High earners who have obtained their bachelor’s degree or other advanced graduate degree experienced a 4.9% dip in earnings from 2021 to 2022 — from $124,500 to $118,300 on average.
Overall, the median annual spend for American households is $66,928 — meaning the average US family has less than $8,000 left over each year, according to Zippia.
On Wednesday, US inflation was higher than economists had expected, rising 3.7% in August versus a year earlier, according to the Bureau of Labor Statistics.
The core Consumer Price Index — a closely-watched measure of inflation that tracks changes in the costs of everyday goods and services, excluding food and energy prices — rose 0.3% from a month ago, slightly more than the 0.2% monthly gain in June and July.
The figures mean the Federal Reserve has more to accomplish in its aggressive tightening cycle if officials will get inflation down to their 2% target.
The hotter-than-expected inflation figures have left economists unsure if the Fed will hold interest rates steady next week following the central bankers’ highly-anticipated two-day meeting set for Sept. 19 and 20.
Whether Fed officials will raise its benchmark federal funds rate beyond its current range — between 5.25% and 5.5% — in November and December also remains up in the air.
One New Yorker feeling the squeeze is 32-year-old Indraja V., who moved from downtown Tampa, Fla., to Manhattan in April to take a job at a major tech consulting firm.
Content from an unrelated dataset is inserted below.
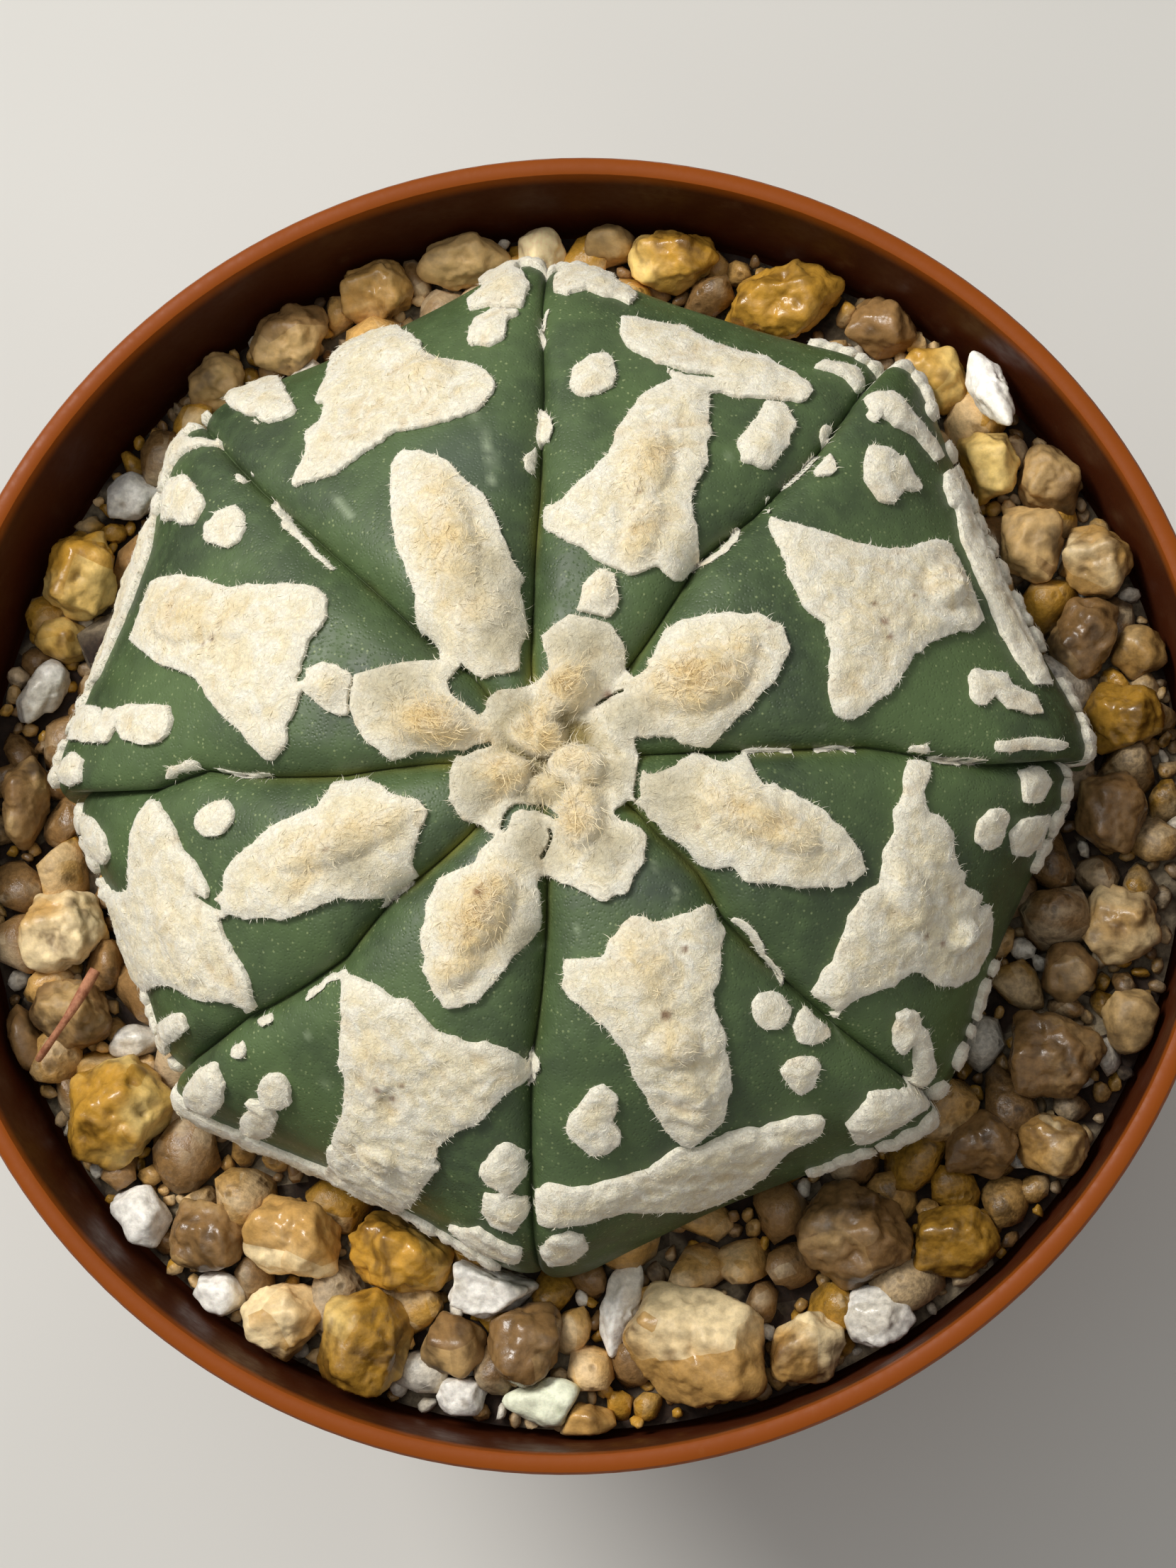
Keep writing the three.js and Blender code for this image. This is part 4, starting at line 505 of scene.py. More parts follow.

However, despite getting a $20,000 raise in base pay upon starting the new gig, bringing her base pay up to $131,000, Indraja told The Post that she “feels poor” in the inflation-riddled Big Apple.
“It would be a dream for a lot of people to achieve a six-figure salary, but it feels so small,” Indraja said, noting that after taxes and rent, she struggles to have enough funds to pay off her debt from obtaining her MBA, or for discretionary spending like gym memberships and plane tickets back to India to visit her family.
Indraja’s rent for her one-bedroom apartment is more than twice as expensive in NYC as it was in the Sunshine State.
She paid $2,000 for a one-bed abode in Tampa, but now dishes out $4,300 for her Manhattan digs.
“I give 65% of my salary to rent. It’s not an ideal situation,” she told The Post.
Also back in Tampa, “I would never think about how much I’m buying while grocery shopping, but a slice of watermelon is $11 near my apartment.”
“I sent a picture of it to my friends because I was so shocked,” Indraja said of the piece of watermelon, which was pre-sliced, plastic-wrapped and on sale for an eye-watering $11.74 at The Food Emporium.